_WHAT THIS TASK INVOLVES_
Copy each line of the listing below exactly.

***

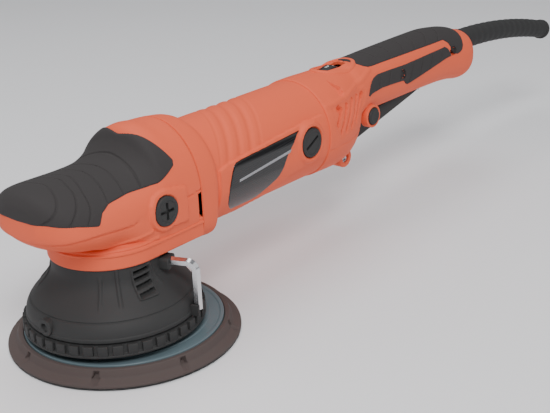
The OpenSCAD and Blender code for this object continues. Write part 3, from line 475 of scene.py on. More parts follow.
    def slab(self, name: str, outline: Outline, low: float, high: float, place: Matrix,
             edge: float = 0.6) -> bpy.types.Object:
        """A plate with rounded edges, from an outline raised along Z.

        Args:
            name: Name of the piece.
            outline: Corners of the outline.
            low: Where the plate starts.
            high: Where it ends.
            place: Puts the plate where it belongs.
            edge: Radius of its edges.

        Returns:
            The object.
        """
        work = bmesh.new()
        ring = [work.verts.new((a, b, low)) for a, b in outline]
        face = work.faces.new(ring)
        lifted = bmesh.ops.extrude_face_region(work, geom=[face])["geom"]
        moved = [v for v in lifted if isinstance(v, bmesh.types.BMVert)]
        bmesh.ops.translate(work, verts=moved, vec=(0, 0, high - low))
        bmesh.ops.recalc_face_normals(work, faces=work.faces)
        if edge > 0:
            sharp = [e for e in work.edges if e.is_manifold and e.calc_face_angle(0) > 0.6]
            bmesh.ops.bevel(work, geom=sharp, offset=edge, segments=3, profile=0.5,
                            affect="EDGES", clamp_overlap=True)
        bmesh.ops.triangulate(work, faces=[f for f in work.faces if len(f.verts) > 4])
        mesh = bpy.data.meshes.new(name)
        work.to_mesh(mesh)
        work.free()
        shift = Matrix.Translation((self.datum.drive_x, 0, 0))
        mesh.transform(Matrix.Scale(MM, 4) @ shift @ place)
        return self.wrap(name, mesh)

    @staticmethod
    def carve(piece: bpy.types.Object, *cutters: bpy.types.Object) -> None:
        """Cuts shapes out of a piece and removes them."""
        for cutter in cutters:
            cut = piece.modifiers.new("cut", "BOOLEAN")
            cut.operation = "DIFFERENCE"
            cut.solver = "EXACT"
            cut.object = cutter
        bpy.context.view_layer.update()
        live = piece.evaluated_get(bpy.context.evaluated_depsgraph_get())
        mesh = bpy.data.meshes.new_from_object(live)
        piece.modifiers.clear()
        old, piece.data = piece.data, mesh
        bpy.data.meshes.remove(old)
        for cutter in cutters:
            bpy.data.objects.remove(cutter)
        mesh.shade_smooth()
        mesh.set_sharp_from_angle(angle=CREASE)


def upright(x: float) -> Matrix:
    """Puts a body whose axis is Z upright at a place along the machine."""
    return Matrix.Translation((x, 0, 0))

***

_SOLVED EXERCISE_
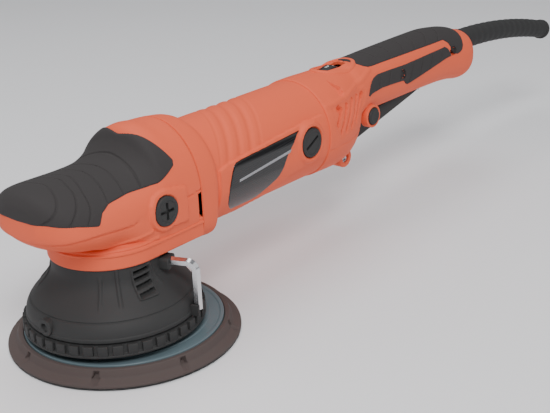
The OpenSCAD and Blender code for this object continues. Write part 3, from line 475 of scene.py on. More parts follow.
    def slab(self, name: str, outline: Outline, low: float, high: float, place: Matrix,
             edge: float = 0.6) -> bpy.types.Object:
        """A plate with rounded edges, from an outline raised along Z.

        Args:
            name: Name of the piece.
            outline: Corners of the outline.
            low: Where the plate starts.
            high: Where it ends.
            place: Puts the plate where it belongs.
            edge: Radius of its edges.

        Returns:
            The object.
        """
        work = bmesh.new()
        ring = [work.verts.new((a, b, low)) for a, b in outline]
        face = work.faces.new(ring)
        lifted = bmesh.ops.extrude_face_region(work, geom=[face])["geom"]
        moved = [v for v in lifted if isinstance(v, bmesh.types.BMVert)]
        bmesh.ops.translate(work, verts=moved, vec=(0, 0, high - low))
        bmesh.ops.recalc_face_normals(work, faces=work.faces)
        if edge > 0:
            sharp = [e for e in work.edges if e.is_manifold and e.calc_face_angle(0) > 0.6]
            bmesh.ops.bevel(work, geom=sharp, offset=edge, segments=3, profile=0.5,
                            affect="EDGES", clamp_overlap=True)
        bmesh.ops.triangulate(work, faces=[f for f in work.faces if len(f.verts) > 4])
        mesh = bpy.data.meshes.new(name)
        work.to_mesh(mesh)
        work.free()
        shift = Matrix.Translation((self.datum.drive_x, 0, 0))
        mesh.transform(Matrix.Scale(MM, 4) @ shift @ place)
        return self.wrap(name, mesh)

    @staticmethod
    def carve(piece: bpy.types.Object, *cutters: bpy.types.Object) -> None:
        """Cuts shapes out of a piece and removes them."""
        for cutter in cutters:
            cut = piece.modifiers.new("cut", "BOOLEAN")
            cut.operation = "DIFFERENCE"
            cut.solver = "EXACT"
            cut.object = cutter
        bpy.context.view_layer.update()
        live = piece.evaluated_get(bpy.context.evaluated_depsgraph_get())
        mesh = bpy.data.meshes.new_from_object(live)
        piece.modifiers.clear()
        old, piece.data = piece.data, mesh
        bpy.data.meshes.remove(old)
        for cutter in cutters:
            bpy.data.objects.remove(cutter)
        mesh.shade_smooth()
        mesh.set_sharp_from_angle(angle=CREASE)


def upright(x: float) -> Matrix:
    """Puts a body whose axis is Z upright at a place along the machine."""
    return Matrix.Translation((x, 0, 0))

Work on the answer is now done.